One way to stay ahead of the curve is to do what lawyers and doctors do: Take on some pro-bono work by contributing to an open-source project.


7. Acceptance Testing

The purpose of acceptance tests is communication, clarity, and precision. By agreeing to them, the developers, stakeholders, and testers all understand what the plan for the system behavior is. Achieving this kind of clarity is the responsibility of all parties. Professional developers make it their responsibility to work with stakeholders and testers to ensure that all parties know what is about to be built.

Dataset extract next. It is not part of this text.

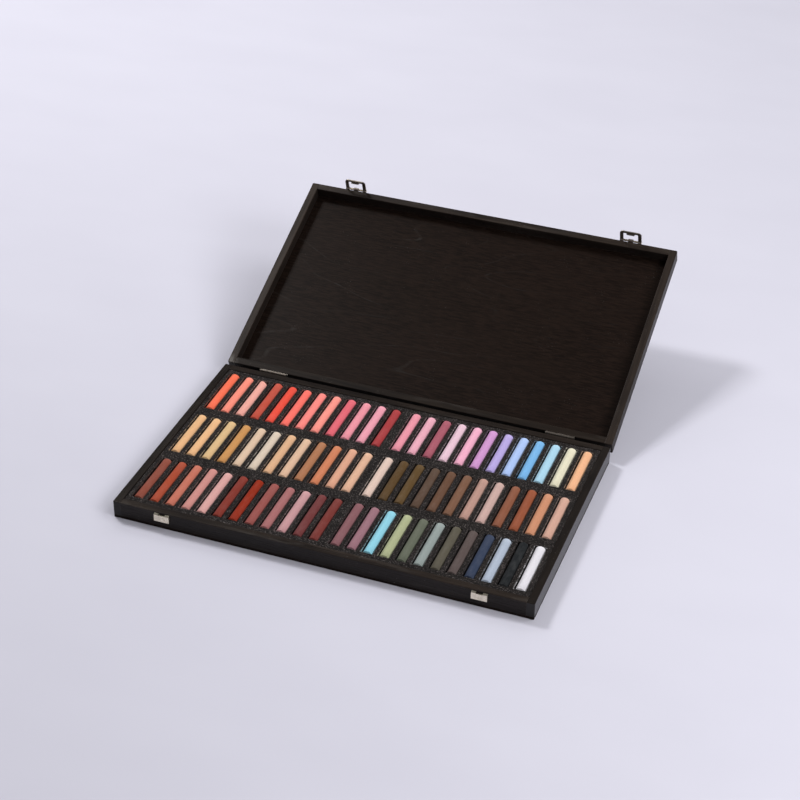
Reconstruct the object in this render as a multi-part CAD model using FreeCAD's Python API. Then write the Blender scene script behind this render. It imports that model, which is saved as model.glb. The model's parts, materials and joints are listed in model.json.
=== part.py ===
import FreeCAD, Part
import math
import os

# A shallow hinged wooden case for soft pastels, lid open, with six slotted foam blocks of twelve sticks.
# Millimetres and degrees. X runs left to right, Y front to back, Z up. The origin is the middle of the
# underside of the base. The lid and its fittings are drawn closed, then turned open about the hinge pins.

Vector = FreeCAD.Vector

# ---------------------------------------------------------------- sticks and foam
stick_diameter = 10.2
stick_length = 67.0
stick_edge = 0.5            # worn edge at each end of a stick
stick_proud = 1.7           # how far a stick stands above the foam
slots_per_block = 12
sticks_per_node = 3
block_columns = ("left", "right")
block_rows = ("front", "middle", "back")
slot_side_gap = 0.6         # foam to stick, each side
slot_end_gap = 0.8          # foam to stick, each end
slot_floor_gap = 0.25       # slot's floor to stick
slot_rib = 5.4              # foam between two slots
block_side_margin = 5.1     # foam beside the outer slots
block_end_margin = 6.8      # foam before and behind the slots
block_gap = 0.4             # between blocks, and between a block and the walls
block_seat_gap = 0.2        # bottom panel to block
foam_under_slots = 6.05
foam_below_rim = 0.8

# ---------------------------------------------------------------- boards
wall = 8.0
panel = 3.2
lid_cavity = 11.8
corner_radius = 1.2         # upright outer corners of the case
edge_round = 0.6            # worn long edges of the boards
rim_gap = 0.3               # between the two rims when the lid is shut

# ---------------------------------------------------------------- hinges
lid_open = 158.4            # how far the lid has turned open
hinge_inset = 55.0          # side of the case to the middle of a hinge
hinge_width = 30.5
leaf_height = 12.5          # from the hinge's axis
leaf_thickness = 0.7
hinge_knuckle_radius = 1.6
hinge_pin_radius = 0.7
hinge_axis_behind = 2.6     # back of the case to the axis
hinge_axis_below = 0.5      # rim of the base to the axis
hinge_knuckles = 5
hinge_nail_inset = 3.4      # end of a leaf to the middle of its nail
knuckle_gap = 0.15          # along the axis, between knuckles
bore_clearance = 0.05       # around a pin or a nail, on the radius

# ---------------------------------------------------------------- latches
latch_inset = 53.0          # side of the case to the middle of a latch
latch_pin_out = 1.8         # front of the lid to the pin
latch_pin_rise = 0.3        # rim of the lid to the pin
latch_pin_radius = 1.1
latch_knuckle_radius = 1.55
latch_knuckle_reach = 2.3   # pin to the far side of the plate's long knuckle
latch_knuckle_width = 5.4
latch_plate_width = 21.0
latch_plate_height = 10.5
latch_plate_thickness = 0.8
latch_plate_corner = 1.6
latch_nail_side = 2.9       # side of the plate to the middle of a nail
latch_nail_end = 2.3        # top or bottom of the plate to the middle of a nail
loop_width = 24.4
loop_length = 14.1          # pin to the outer edge of the loop's bar
loop_thickness = 1.2
loop_leg = 3.9
loop_bar = 2.6
loop_corner = 3.8
loop_window_corner = 1.0
loop_eye_radius = 1.65      # the legs' rolled ends, around the pin
loop_tilt = 3.5             # the resting loop leans this far off the wall
tongue_root = 9.6
tongue_tip = 8.4
tongue_neck = 0.9           # the tongue's flat part, from the bar to its bend
tongue_wall_gap = 0.4       # tip of the tongue to the base's front, latched

# ---------------------------------------------------------------- strikes
strike_width = 15.8
strike_thickness = 2.2
strike_lip = 0.5            # thickness left at the top of the sloping edge
strike_slope = 1.2          # height of the sloping edge
strike_below_rim = 1.2
strike_catch_gap = 0.4      # tongue to the strike's lower edge, latched
strike_notch_width = 6.8
strike_notch_depth = 1.6
strike_nail_side = 2.9      # side of the strike to the middle of a nail

# ---------------------------------------------------------------- nails
nail_radius = 0.6
nail_length = 6.0           # under the head
nail_head_radius = 1.3
nail_head_height = 0.4

# ---------------------------------------------------------------- drawing
overrun = 1.0               # how far a cutting shape runs past what it cuts
same = 1e-6                 # two lengths closer than this are one

# ---------------------------------------------------------------- sizes that follow
slot_width = stick_diameter + 2 * slot_side_gap
slot_length = stick_length + 2 * slot_end_gap
slot_depth = stick_diameter - stick_proud + slot_floor_gap
slot_pitch = slot_width + slot_rib
block_width = slots_per_block * slot_width + (slots_per_block - 1) * slot_rib + 2 * block_side_margin
block_depth = slot_length + 2 * block_end_margin
foam_thickness = slot_depth + foam_under_slots

inner_width = len(block_columns) * (block_width + block_gap) + block_gap
inner_depth = len(block_rows) * (block_depth + block_gap) + block_gap
case_width = inner_width + 2 * wall
case_depth = inner_depth + 2 * wall
foam_bottom = panel + block_seat_gap
foam_top = foam_bottom + foam_thickness
base_height = foam_top + foam_below_rim
lid_height = lid_cavity + panel
stick_axis_height = foam_top + stick_proud - stick_diameter / 2

front = -case_depth / 2
back = case_depth / 2
lid_rim = base_height + rim_gap
hinge_axis_y = back + hinge_axis_behind
hinge_axis_z = base_height - hinge_axis_below
hinge_axis = Vector(0, hinge_axis_y, hinge_axis_z)
opening_direction = Vector(-1, 0, 0)
hinge_places = {"left": hinge_inset - case_width / 2, "right": case_width / 2 - hinge_inset}

latch_places = {"left": latch_inset - case_width / 2, "right": case_width / 2 - latch_inset}
latch_pin_y = front - latch_pin_out
latch_pin_z = lid_rim + latch_pin_rise
tongue_reach = loop_length - loop_bar - tongue_neck
tongue_top = latch_pin_z - tongue_reach
strike_top = base_height - strike_below_rim
strike_bottom = tongue_top + strike_catch_gap


# ---------------------------------------------------------------- helpers
def block(x, y, z):
    """A box from three (low, high) pairs."""
    size = [high - low for low, high in (x, y, z)]
    return Part.makeBox(*size, Vector(x[0], y[0], z[0]))


def rod(radius, low, high, y, z):
    """A round bar along X."""
    return Part.makeCylinder(radius, high - low, Vector(low, y, z), Vector(1, 0, 0))


def edges_along(shape, axis, accept):
    """The shape's straight edges along one axis ('x', 'y' or 'z') whose middle point is accepted."""
    found = []
    for edge in shape.Edges:
        ends = [vertex.Point for vertex in edge.Vertexes]
        if len(ends) != 2:
            continue
        run = ends[1] - ends[0]
        if abs(abs(getattr(run, axis)) - run.Length) < same and accept(edge.CenterOfMass):
            found.append(edge)
    return found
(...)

who writes acceptance tests?

In an ideal world, the stakeholders and QA would collaborate to write these tests, and developers would review them for consistency. In the real world, stakeholders seldom have the time or inclination to dive into the required level of detail. So they often delegate the responsibility to business analysts, QA, or even developers. If it turns out that developers must write these tests, then take care that the developer who writes the test is not the same as the developer who implements the tested feature.

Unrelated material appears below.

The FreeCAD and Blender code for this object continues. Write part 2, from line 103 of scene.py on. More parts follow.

Typically business analysts write the "happy path" versions of the tests, because those tests describe the features that have business value. QA typically writes the "unhappy path" tests, the boundary conditions, exceptions, and corner cases. This is because QA's job is to help think about what can go wrong.

acceptance and unit tests

Acceptance tests are not unit tests. Unit tests are written by programmers for programmers. They are formal design documents that describe the lowest level structure and behavior of the code. The audience is programmers, not business.

Acceptance tests are written by the business for the business (even when you, the developer, end up writing them). They are formal requirements documents that specify how the system should behave from the business' point of view. The audience is the business and the programmers.

frontend

There is a design principle called the Single Responsibility Principle (SRP). This principle states that you should separate those things that change for different reasons, and group together those things that change for the same reasons. GUIs are no exception.

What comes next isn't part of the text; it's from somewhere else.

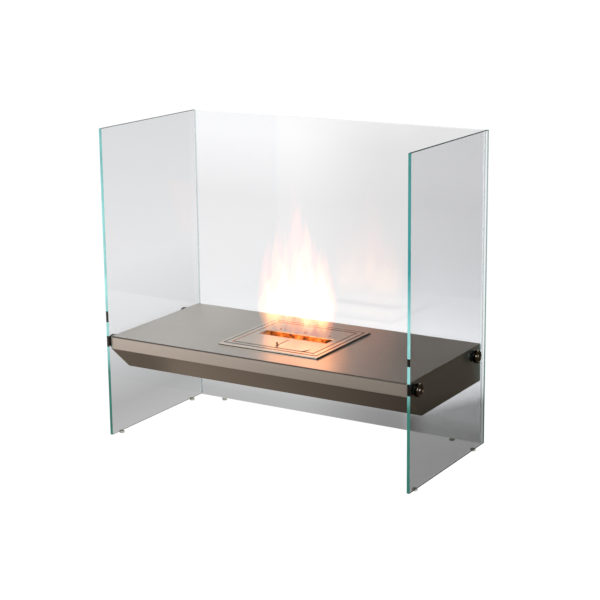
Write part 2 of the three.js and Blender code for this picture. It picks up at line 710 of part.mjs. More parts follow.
// A folded guide under the lid: a flange against the lid, a web and a foot that the shutter slides on.
function rail(name, side, parent) {
  const web = shutterSide + SHUTTER_SIDE_GAP;
  const outline = [
    point(web + RAIL_SHEET - RAIL_FOOT, railFootTop - RAIL_SHEET),
    point(web + RAIL_SHEET, railFootTop - RAIL_SHEET),
    point(web + RAIL_SHEET, lidUnder - RAIL_SHEET),
    point(web + RAIL_FLANGE, lidUnder - RAIL_SHEET),
    point(web + RAIL_FLANGE, lidUnder),
    point(web, lidUnder),
    point(web, railFootTop),
    point(web + RAIL_SHEET - RAIL_FOOT, railFootTop),
  ].map(({ x, y }) => point(side * x, y));
  const length = slotRear + RAIL_REAR_MARGIN - (lidFront + RAIL_FRONT_GAP);
  const shape = shapeOf(side > 0 ? outline : outline.reverse());
  const geometry = new THREE.ExtrudeGeometry(shape, { depth: length, bevelEnabled: false });
  geometry.rotateX(Math.PI / 2);
  piece(name, geometry, "burner", parent).position.y = slotRear + RAIL_REAR_MARGIN;
}

function shutter(parent) {
  const depth = shutterRear - shutterFront;
  const outline = rectangle(2 * shutterSide, depth, point(0, shutterFront + depth / 2));
  const hole = circle(pinHoleRadius, point(0, pinPlace), SMALL_ROUND);
  piece("shutter_plate", plate(shapeOf(outline, [hole]), shutterUnder, shutterTop), "burner", parent);
}

// The pin is gripped in the shutter by two collars, and its head stands above the lid.
function shutterPin(parent) {
  const shank = PIN_DIAMETER / 2;
  const collar = PIN_COLLAR_DIAMETER / 2;
  const head = PIN_HEAD_DIAMETER / 2;
  const headUnder = lidTop + PIN_HEAD_ABOVE_LID;
  const profile = [
    point(0, shutterUnder - PIN_COLLAR),
    point(collar, shutterUnder - PIN_COLLAR),
    point(collar, shutterUnder),
    point(shank, shutterUnder),
    point(shank, shutterTop),
    point(collar, shutterTop),
    point(collar, shutterTop + PIN_COLLAR),
    point(shank, shutterTop + PIN_COLLAR),
    point(shank, headUnder),
    point(head * 0.8, headUnder),
    point(head, headUnder + PIN_HEAD_HEIGHT * 0.3),
    point(head, headUnder + PIN_HEAD_HEIGHT * 0.7),
    point(head * 0.8, headUnder + PIN_HEAD_HEIGHT),
    point(0, headUnder + PIN_HEAD_HEIGHT),
  ];
  const geometry = new THREE.LatheGeometry(profile, SMALL_ROUND).rotateX(Math.PI / 2);
  piece("shutter_pin", geometry, "bolt", parent).position.y = pinPlace;
}

function burner() {
  const group = new THREE.Group();
  group.position.set(0, BURNER_BEHIND_MIDDLE, trayTop);
  burnerGasket(group);
  burnerFrame(group);
  burnerTank(group);
  lidRests(group);
  fibreBlock(group);
  lid(group);
  baffle(group);
  rivets(group);
  SIDES.forEach(([word, side]) => rail("shutter_rail_" + word, side, group));
  shutter(group);
  shutterPin(group);
  return group;
}

const fireplace = new THREE.Group();
fireplace.add(glassAndFeet(), tray(), fixings(), burner());
export default fireplace;
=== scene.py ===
import json
import math
import random

import bpy
from bpy.props import FloatProperty, FloatVectorProperty, PointerProperty
from bpy.types import Operator, Panel, PropertyGroup
from mathutils import Matrix, Vector


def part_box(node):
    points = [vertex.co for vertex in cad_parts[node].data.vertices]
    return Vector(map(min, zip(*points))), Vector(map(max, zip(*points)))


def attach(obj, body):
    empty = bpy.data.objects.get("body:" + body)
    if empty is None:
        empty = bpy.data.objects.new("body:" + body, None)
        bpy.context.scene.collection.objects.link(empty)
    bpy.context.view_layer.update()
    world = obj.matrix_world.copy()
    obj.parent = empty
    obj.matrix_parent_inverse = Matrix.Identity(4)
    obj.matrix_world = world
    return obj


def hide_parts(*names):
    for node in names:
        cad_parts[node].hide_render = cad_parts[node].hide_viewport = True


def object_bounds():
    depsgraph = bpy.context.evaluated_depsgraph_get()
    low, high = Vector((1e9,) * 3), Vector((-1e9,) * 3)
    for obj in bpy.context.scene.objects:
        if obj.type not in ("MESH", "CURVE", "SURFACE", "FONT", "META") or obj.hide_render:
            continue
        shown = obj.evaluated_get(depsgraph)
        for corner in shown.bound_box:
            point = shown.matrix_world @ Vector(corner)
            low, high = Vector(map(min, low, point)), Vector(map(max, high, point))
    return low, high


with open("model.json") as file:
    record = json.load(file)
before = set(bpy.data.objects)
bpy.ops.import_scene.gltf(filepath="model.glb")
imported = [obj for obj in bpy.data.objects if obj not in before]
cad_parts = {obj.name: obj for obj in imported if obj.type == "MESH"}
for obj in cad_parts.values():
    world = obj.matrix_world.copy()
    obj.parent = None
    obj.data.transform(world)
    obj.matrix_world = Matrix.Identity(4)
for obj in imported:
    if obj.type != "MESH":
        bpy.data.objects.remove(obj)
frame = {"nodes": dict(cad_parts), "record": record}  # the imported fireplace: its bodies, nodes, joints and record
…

Testing through the GUI is always problematic unless you are testing just the GUI. The reason is that the GUIs is likely to change, making the tests very fragile. When every GUI change breaks a thousand tests, you are either going to start throwing the tests away or you are going to stop changing the GUI. Neither of those are good options. So write your busniess rules tests to go through an API just below the GUI.


8. Testing Strategies

No notes in this chapter...


9. Time Management

The person inviting you to a meeting is not responsible for managing your time. Only you can do that. So, when you receive a meeting invitation, don't accept unless it is a meeting for which your participation is immediately and significantly necessary to the job you are doing now.

arguments/disagreements

Kent Beck once told me something profound: "Any argument that can't be settled in five minutes can't be settled by arguing." The reason it goes on so long is that there is no clear evidence supporting either side. The argument is probably religious, as opposed to factual.

focus-manna

After you have expended your focus-manna, you have to recharge by doing unfocused activities for an hour or more.

muscle focus

There is something peculiar about doing physical disciplines such as martial arts, tai-chi or yoga. Even though these activities require significant focus, it is a different kind of focus from coding. It's not intellectual, it's muscle. And somehow muscle focus helps to recharge mental focus.

input vs. output

balance output with appropriate input. Writing software is a creative exercise. I find that I am most creative when I am exposed to other people's creativity.

driving the system into a swamp

You create a solution to a simple problem, being careful to keep the code simple and clean. As the problem grows in scope and complexity you extend that code base, keeping it as clean as you can. At some point you realize that you made a wrong design choice when you started, and that your code doesn't scale well in the direction that the requirements are moving.

This is the inflection point! You can still go back and fix the design. But you can also continue to go forward. Going back looks expensive because you'll have to rework the existing code, but going back will never be easier than it is now. If you go forward you will drive the system into a swamp from which it may never escape.

Wow! A lot of links here! It reminds me the Code Complete - 5.2. Sotfware's Primary Technical Imperative - Managing Complexity. Also the "sunk costs falacy" and the Habito Eficaz 2 - Comece com o objetivo em mente#Liderar vs. Gerenciar.

Moving forward through a swamp, when you know it's a swamp, is the worst kind of priority inversion.

conclusion

[Software professionals] are always on the lookout for growing messes, and they clean them as soon as they are recognized. There is no sadder sight than a team of software developers fruitlessly slogging through an ever-deeping bog.


10. Estimation

Professionals don't make commitments unless they know they can achieve them.

Errors in estimates tend toward underestimation and not overestimation.


11. Pressure

staying clean

The way to go fast, and to keep the deadlines at bay, is to stay clean. Professionals do not succumb to the temptation to create a mess in order to move quickly. Professionals realize that "quick and dirty" is an oxymoron. Dirty always means slow!


12. Collaboration

programmers vs. employers

It's good to be passionate about what we do. But it's also good to keep your eye on the goals of the people who pay you.


13. Teams and Projects

I saw this when working for a big telecom company.

Often a project at a bank will be a relatively small job that requires one or two programmers for a few weeks. This project will often be staffed with a project manager, who is also managing other projects. (...) with a business analyst, who is also providing requirements for other projects. (...) with some programmers who are also working on other projects. A tester or two will be assigned, and they too will be working other projects.

See the pattern? The project is so small that no individual can be assigned to it on a full-time basis. Everybody is working on the project at 50, or even 25, percent.

Now here's a rule: There is no such thing as half a person.

The sad thing is that sometimes I see professionals going to this scenario by themselves.


14. Mentoring, Apprenticeship, and Craftmanship

What I learned from this chapter is that reading good books, following good authors, also make them your mentors.

I have good examples of these situations, not only from books, but contributing to open source and observing how people work.